On 2019-03-27 14:50, Petr Viktorin wrote:
> The pre-PEP is simpler then PEP 580, because it solves simpler issues.
> I'll need to confirm that it won't paint us into a corner -- that
> there's a way to address all the issues in PEP 579 in the future.
One potential issue is calling bound methods (in the duck typing sense)
when the LOAD_METHOD optimization is *not* used. This would happen for
example when storing a bound method object somewhere and then calling it
(possibly repeatedly). Perhaps that's not a very common thing and we
should just live with that. However, since __self__ is part of the PEP
580 protocol, it allows calling a bound method object without any
performance penalty compared to calling the underlying function directly.

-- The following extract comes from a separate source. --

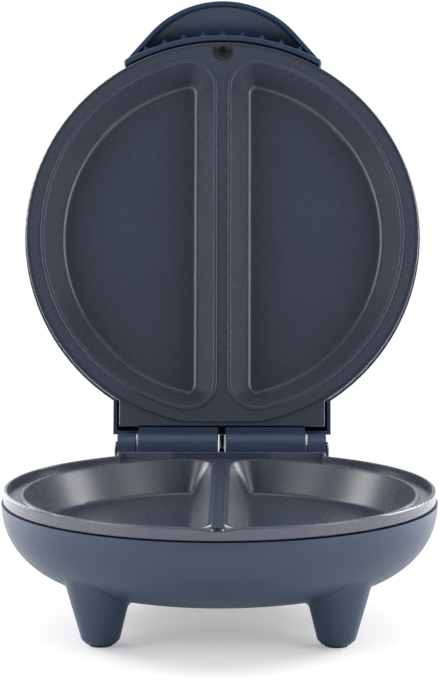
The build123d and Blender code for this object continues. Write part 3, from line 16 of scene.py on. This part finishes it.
import bpy
import numpy as np
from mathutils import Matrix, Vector


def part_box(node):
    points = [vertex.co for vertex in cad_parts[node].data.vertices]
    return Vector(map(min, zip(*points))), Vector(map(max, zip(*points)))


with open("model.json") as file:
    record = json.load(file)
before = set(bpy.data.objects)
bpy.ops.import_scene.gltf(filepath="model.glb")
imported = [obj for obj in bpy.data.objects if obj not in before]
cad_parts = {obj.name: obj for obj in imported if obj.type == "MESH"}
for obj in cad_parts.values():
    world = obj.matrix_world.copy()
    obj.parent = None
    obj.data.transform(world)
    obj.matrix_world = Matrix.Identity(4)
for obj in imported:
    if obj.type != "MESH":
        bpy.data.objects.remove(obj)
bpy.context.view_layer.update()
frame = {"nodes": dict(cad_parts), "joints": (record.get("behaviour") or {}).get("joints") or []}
LOG = logging.getLogger("omelette_maker")
MM = 0.001
Sockets = dict[str | int, object]

# Sockets of a Mix node, which have no names of their own
MIX_SHARE = 0
MIX_VALUE_A, MIX_VALUE_B = 2, 3
MIX_COLOUR_A, MIX_COLOUR_B = 6, 7
MIX_COLOUR_OUT = 2


# ---- colour and node helpers ----
def linear(hex_colour: str, gain: float = 1.0) -> tuple[float, float, float, float]:
    """Turn an sRGB hex colour into a linear one.

    Args:
        hex_colour: six hex digits, such as "4A5A6C".
        gain: factor on the linear colour, for a paler or deeper shade of it.

    Returns:
        Red, green, blue and alpha, linear.
    """
    channels = np.array([int(hex_colour[i : i + 2], 16) for i in (0, 2, 4)]) / 255
    low, high = channels / 12.92, ((channels + 0.055) / 1.055) ** 2.4
    red, green, blue = gain * np.where(channels <= 0.04045, low, high)
    return (float(red), float(green), float(blue), 1.0)


def scale_of(size_mm: float) -> float:
    """Turn the size of a pattern's features into a texture scale.

    Args:
        size_mm: size of one feature, as it is drawn on the surface.

    Returns:
        Features per metre.
    """
    return 1 / (size_mm * MM)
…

Similarly, a follow-up of PEP 580 could allow zero-overhead calling of
static/class methods (I didn't put this in PEP 580 because it's already
too long).
> As far as I can see, PEP 580 claims not much improvement in CPython,
> but rather large improvements for extensions (Mistune with Cython).
Cython is indeed the main reason for PEP 580.
> The pre-PEP has a complication around offsetting arguments by 1 to
> allow bound methods forward calls cheaply.
I honestly don't understand what this "offset by one" means or why it's
useful. It should be better explained in the PEP.
> The pre-PEP's "any third-party class implementing the new call
> interface will not be usable as a base class" looks quite limiting.
I agree, this is pretty bad. However, I don't think that there is a need
for this limitation. PEP 580 solves this by only inheriting the
Py_TPFLAGS_HAVE_CCALL flag in specific cases. PEP 576bis could do
something similar.
Finally, I don't agree with this sentence from PEP 576bis: PEP 580 is
specifically targetted at function-like objects, and doesn't support
other callables like classes, partial functions, or proxies.
It's true that classes are not supported (and I wonder how PEP 576bis
deals with that, it would be good to explain that more explicitly) but
other callables are not a problem.
Jeroen.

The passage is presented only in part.